Para a obra: O filme é concebido e finalizado para qual mídia? A cinematografia, o ritmo de edição, o design de som para um sistema de home theater são diferentes daqueles para uma sala IMAX. Quando você tenta servir a dois mestres, corre o risco de não servir bem a nenhum.
E no meio disso tudo, os artistas – os animadores, diretores, roteiristas que dedicaram anos de suas vidas ao projeto – como eles se sentem? Em minha opinião, essa é a parte mais negligenciada do debate. Para muitos criativos, ver seu trabalho na tela grande, com a qualidade técnica máxima, é o ápice da realização profissional. É a forma definitiva da obra. Ser relegado a "conteúdo de streaming" no lançamento, por mais que tenha a mesma qualidade de animação, carrega um estigma de segunda classe dentro da própria indústria. Pode afetar moral, reputação e até futuras contratações.

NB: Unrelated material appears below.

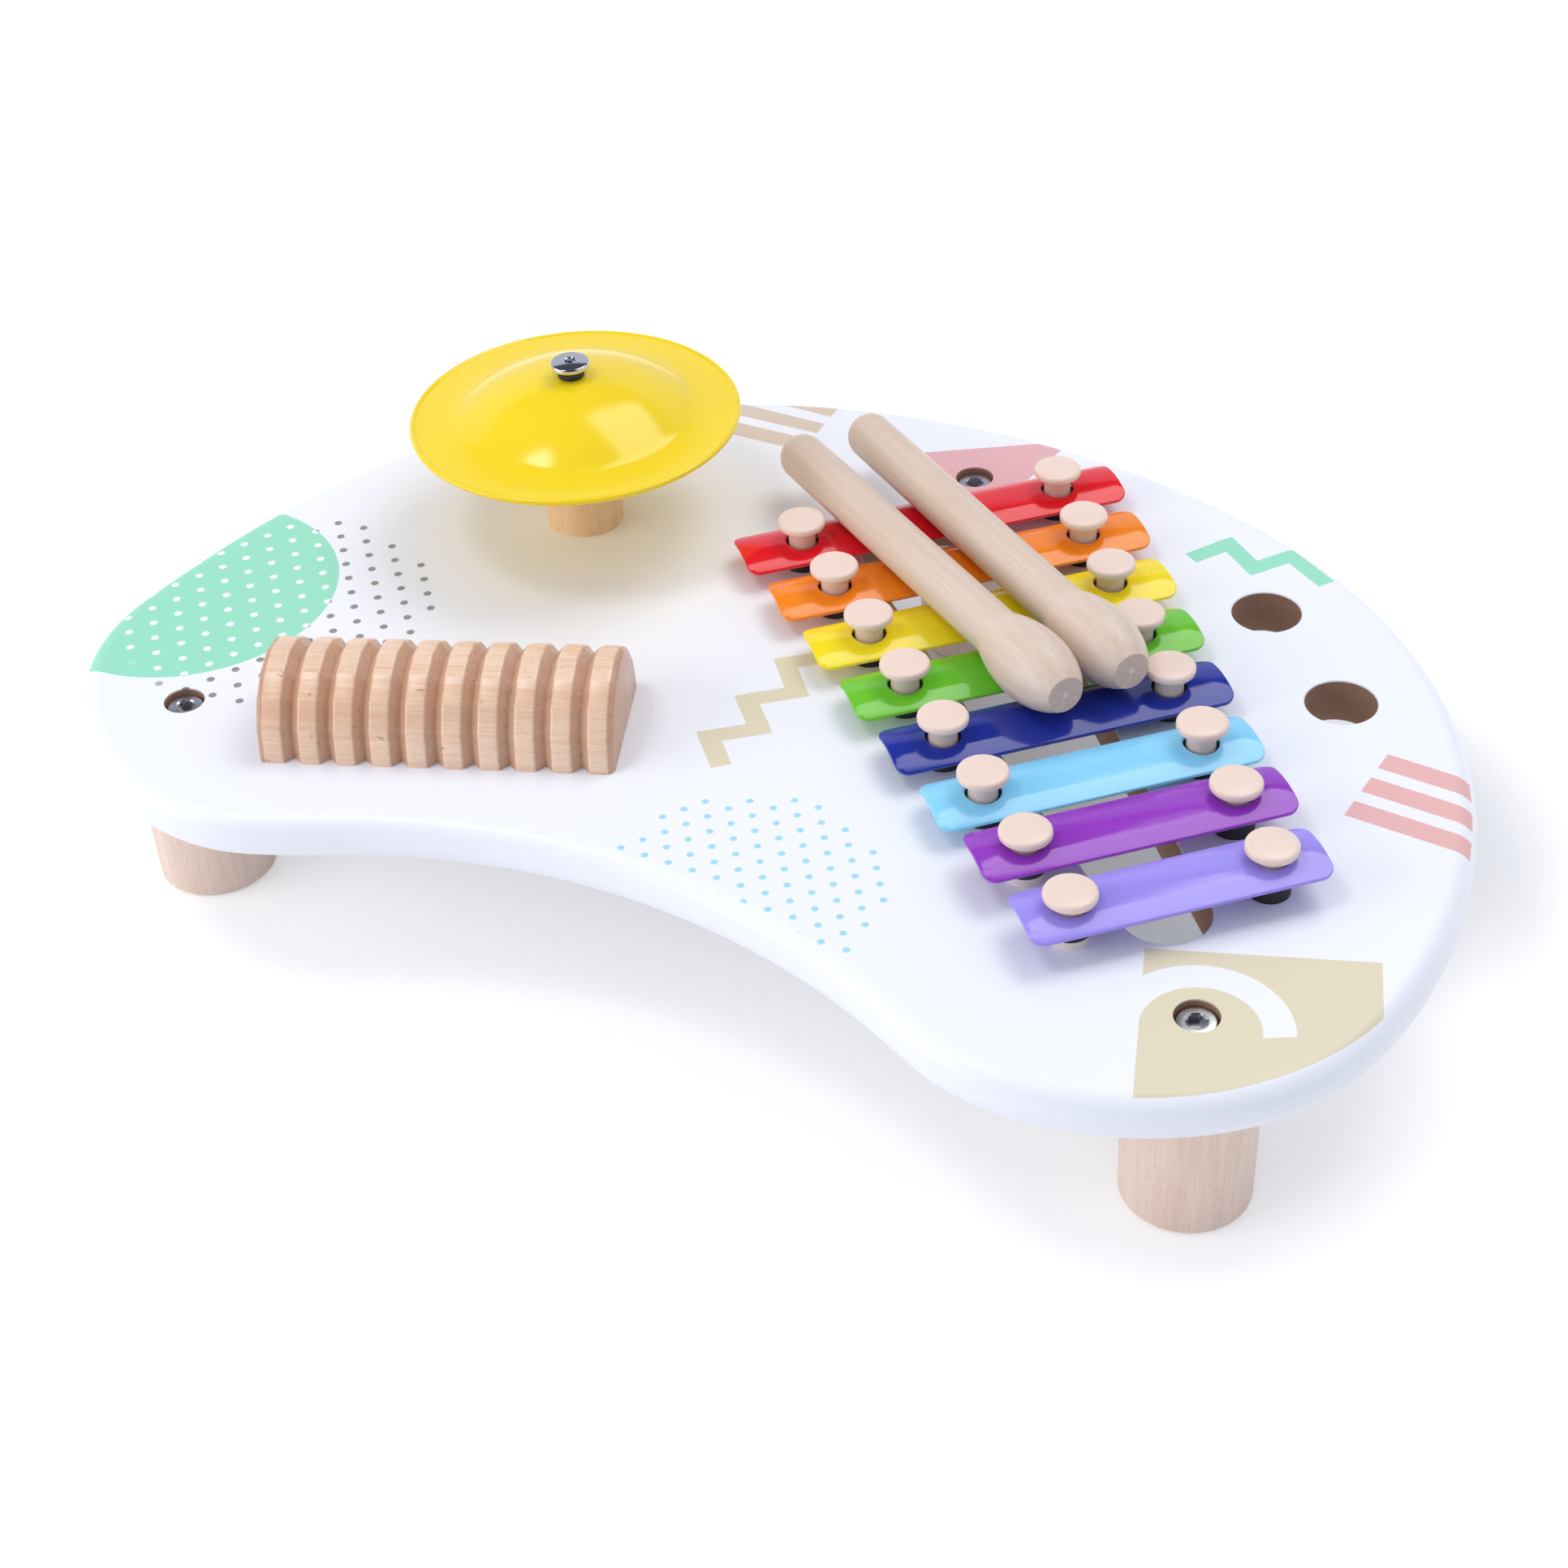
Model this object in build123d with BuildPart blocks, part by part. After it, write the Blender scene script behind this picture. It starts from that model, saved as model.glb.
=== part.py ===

O barulho que os fãs estão fazendo, portanto, também é uma forma de validação para esses criadores. É um grito de "nós sabemos o valor do trabalho de vocês e queremos honrá-lo da maneira que merece". É uma parceria improvável entre público e artista, contra as frias lógicas corporativas. Resta saber se a Paramount vai enxergar esse barulho como um problema de relações públicas a ser contornado, ou como um sinal de ouro de um marketing orgânico e fervoroso que nenhuma quantia em dólares pode comprar. A bola, como se diz, está com eles. Mas a torcida já está absolutamente fanática.